Following spatial ‘turns’ in other areas of classical scholarship, such as the establishment of linguistic landscapes in sociolinguistics and landscape phenomenology in historical research, we will offer a rigorous analysis of poetic landscapes within the Roman empire.
In relation to WP1, this will scrutinise the dynamics and customs at a more microscopic level, building on pioneering work that has been carried out over the last decade (e. g. Busch 1999, Kruschwitz 2006 (2007), Faßbender 2007, Schmidt 2008). In relation to WP3, this work will analyse in particular how different social strata contributed to, and engaged in, this cultural practice.

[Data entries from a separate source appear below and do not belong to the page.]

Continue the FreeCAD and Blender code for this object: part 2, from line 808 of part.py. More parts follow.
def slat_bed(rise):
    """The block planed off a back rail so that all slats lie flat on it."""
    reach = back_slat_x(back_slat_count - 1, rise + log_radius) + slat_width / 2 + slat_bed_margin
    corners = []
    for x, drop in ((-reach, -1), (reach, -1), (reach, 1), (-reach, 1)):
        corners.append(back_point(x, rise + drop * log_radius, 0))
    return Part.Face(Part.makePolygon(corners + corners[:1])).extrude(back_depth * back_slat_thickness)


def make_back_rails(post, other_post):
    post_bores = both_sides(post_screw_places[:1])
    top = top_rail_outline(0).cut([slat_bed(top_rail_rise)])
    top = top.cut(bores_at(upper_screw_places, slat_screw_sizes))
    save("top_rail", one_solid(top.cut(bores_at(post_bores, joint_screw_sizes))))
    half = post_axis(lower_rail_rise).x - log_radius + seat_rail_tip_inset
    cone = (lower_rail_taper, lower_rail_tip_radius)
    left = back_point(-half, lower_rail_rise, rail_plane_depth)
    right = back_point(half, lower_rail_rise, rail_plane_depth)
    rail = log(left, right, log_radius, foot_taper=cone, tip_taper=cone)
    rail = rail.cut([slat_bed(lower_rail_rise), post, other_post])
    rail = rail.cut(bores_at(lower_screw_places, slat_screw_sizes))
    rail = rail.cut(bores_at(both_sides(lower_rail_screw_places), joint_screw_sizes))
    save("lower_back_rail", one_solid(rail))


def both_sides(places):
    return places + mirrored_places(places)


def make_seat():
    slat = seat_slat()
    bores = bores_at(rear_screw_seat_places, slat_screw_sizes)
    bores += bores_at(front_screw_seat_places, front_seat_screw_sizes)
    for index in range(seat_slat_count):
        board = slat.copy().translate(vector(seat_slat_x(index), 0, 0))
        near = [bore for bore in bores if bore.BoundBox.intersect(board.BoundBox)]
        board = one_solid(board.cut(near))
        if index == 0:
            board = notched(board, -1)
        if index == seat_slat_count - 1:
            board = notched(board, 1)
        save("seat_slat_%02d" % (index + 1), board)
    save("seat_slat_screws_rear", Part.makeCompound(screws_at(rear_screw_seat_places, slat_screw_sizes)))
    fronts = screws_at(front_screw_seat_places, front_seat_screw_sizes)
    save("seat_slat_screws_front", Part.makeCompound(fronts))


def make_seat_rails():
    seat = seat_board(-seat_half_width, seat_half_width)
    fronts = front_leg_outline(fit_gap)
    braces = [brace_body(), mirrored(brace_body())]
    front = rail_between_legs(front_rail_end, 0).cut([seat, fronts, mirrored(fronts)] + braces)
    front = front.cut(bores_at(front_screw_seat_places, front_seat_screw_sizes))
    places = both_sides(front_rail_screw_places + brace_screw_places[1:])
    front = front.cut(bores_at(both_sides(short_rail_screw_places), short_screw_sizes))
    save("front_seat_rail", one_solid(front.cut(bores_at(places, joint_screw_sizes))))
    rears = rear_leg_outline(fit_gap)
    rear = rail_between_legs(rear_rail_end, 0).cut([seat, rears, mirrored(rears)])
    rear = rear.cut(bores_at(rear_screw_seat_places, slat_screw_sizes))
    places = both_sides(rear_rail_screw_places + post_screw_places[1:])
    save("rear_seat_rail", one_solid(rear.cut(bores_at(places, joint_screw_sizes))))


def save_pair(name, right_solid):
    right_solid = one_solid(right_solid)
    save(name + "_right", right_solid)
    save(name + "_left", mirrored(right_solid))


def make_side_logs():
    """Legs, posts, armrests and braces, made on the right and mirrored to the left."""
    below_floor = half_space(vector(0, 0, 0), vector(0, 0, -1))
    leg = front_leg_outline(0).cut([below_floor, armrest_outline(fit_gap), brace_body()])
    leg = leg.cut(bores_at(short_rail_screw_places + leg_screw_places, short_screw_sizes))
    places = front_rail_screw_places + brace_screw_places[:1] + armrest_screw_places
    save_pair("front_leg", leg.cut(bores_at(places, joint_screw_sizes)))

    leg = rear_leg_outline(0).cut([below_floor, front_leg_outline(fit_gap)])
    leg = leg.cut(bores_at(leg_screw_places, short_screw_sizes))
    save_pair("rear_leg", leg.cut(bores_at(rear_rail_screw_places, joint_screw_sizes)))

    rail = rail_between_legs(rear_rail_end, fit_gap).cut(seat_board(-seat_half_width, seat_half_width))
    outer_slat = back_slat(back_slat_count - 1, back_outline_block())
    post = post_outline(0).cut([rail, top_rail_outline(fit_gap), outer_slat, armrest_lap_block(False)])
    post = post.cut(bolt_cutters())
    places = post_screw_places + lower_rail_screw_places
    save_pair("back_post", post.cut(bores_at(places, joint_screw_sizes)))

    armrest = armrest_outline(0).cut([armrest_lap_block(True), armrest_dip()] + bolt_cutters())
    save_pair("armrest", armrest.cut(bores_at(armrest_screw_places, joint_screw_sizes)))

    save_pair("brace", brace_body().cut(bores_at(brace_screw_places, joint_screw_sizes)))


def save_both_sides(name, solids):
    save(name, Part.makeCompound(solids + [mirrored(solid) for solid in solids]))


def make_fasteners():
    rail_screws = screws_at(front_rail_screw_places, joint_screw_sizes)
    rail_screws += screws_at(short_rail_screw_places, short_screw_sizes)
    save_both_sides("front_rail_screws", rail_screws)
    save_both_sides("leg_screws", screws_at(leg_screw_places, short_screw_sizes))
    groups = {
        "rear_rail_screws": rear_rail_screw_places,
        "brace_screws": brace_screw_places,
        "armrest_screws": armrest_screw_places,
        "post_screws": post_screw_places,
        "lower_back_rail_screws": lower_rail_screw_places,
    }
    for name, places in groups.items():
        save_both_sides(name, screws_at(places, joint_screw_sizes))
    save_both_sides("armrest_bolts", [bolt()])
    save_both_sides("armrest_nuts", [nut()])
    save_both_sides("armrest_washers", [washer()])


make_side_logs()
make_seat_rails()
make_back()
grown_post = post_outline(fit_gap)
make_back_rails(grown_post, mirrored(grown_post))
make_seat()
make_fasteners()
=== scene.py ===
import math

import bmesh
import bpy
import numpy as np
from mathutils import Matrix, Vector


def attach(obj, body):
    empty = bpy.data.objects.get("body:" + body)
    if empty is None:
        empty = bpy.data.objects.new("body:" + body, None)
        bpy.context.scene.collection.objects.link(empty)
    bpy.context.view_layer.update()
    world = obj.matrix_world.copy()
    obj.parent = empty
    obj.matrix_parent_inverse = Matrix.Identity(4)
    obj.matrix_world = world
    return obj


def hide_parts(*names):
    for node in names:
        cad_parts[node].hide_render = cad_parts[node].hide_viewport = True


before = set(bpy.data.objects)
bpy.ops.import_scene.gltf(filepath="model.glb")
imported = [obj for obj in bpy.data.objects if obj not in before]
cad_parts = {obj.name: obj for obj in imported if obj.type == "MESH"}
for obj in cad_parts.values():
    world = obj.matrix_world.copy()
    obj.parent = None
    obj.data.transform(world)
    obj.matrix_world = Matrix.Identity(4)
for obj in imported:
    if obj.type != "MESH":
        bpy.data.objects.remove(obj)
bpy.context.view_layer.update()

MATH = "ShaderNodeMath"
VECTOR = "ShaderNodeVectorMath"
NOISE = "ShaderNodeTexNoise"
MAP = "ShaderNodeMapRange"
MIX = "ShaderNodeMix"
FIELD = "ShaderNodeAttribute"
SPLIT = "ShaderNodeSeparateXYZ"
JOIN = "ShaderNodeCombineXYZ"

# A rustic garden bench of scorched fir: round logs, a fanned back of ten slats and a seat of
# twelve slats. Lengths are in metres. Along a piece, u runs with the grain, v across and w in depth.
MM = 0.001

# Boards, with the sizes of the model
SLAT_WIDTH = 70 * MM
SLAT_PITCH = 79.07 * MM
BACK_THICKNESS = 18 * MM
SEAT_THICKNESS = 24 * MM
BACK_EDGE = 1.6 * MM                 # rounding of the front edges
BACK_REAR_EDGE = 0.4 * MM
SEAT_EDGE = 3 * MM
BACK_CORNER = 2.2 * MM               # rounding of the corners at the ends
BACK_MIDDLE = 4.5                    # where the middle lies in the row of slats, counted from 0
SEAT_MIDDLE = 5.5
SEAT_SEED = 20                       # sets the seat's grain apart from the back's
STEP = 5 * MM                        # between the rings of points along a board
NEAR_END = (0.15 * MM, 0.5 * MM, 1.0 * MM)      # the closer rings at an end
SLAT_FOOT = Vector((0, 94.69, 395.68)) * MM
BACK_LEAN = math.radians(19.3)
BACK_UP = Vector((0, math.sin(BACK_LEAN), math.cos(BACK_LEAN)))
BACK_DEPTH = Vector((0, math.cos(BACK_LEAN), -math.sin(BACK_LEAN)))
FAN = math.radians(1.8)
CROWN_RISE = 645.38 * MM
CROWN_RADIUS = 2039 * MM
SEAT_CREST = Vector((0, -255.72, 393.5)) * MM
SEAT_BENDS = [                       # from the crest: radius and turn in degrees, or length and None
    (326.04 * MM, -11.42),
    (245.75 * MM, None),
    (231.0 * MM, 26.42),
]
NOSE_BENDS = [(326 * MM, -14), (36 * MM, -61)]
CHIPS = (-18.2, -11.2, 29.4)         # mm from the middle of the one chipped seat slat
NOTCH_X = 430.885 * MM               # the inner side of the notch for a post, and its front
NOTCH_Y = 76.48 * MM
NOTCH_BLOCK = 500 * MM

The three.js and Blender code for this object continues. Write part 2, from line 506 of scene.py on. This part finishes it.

Case studies will include, but are not necessarily restricted to, cemetery complexes from the city of Rome, graffiti in verse from Pompeii and Herculaneum (building on earlier work by Gigante 1979, Kruschwitz 2004 and 2006 (2007), Cugusi 2010, Milnor 2014), and clusters from Spain, North Africa (including Egypt), and Germany.
In addition to a descriptive element, analysis will bring to the fore chronological developments, interactions between monuments (and their dedicants), social layering, and responses on a formal and aesthetical level. Moreover, this work package will also address an often underdeveloped element of Roman epigraphy, namely the relevance of multilingual landscapes in which Latin, Greek, and other languages co-exist.
The work will be carried out by a doctoral researcher under the supervision of the PI.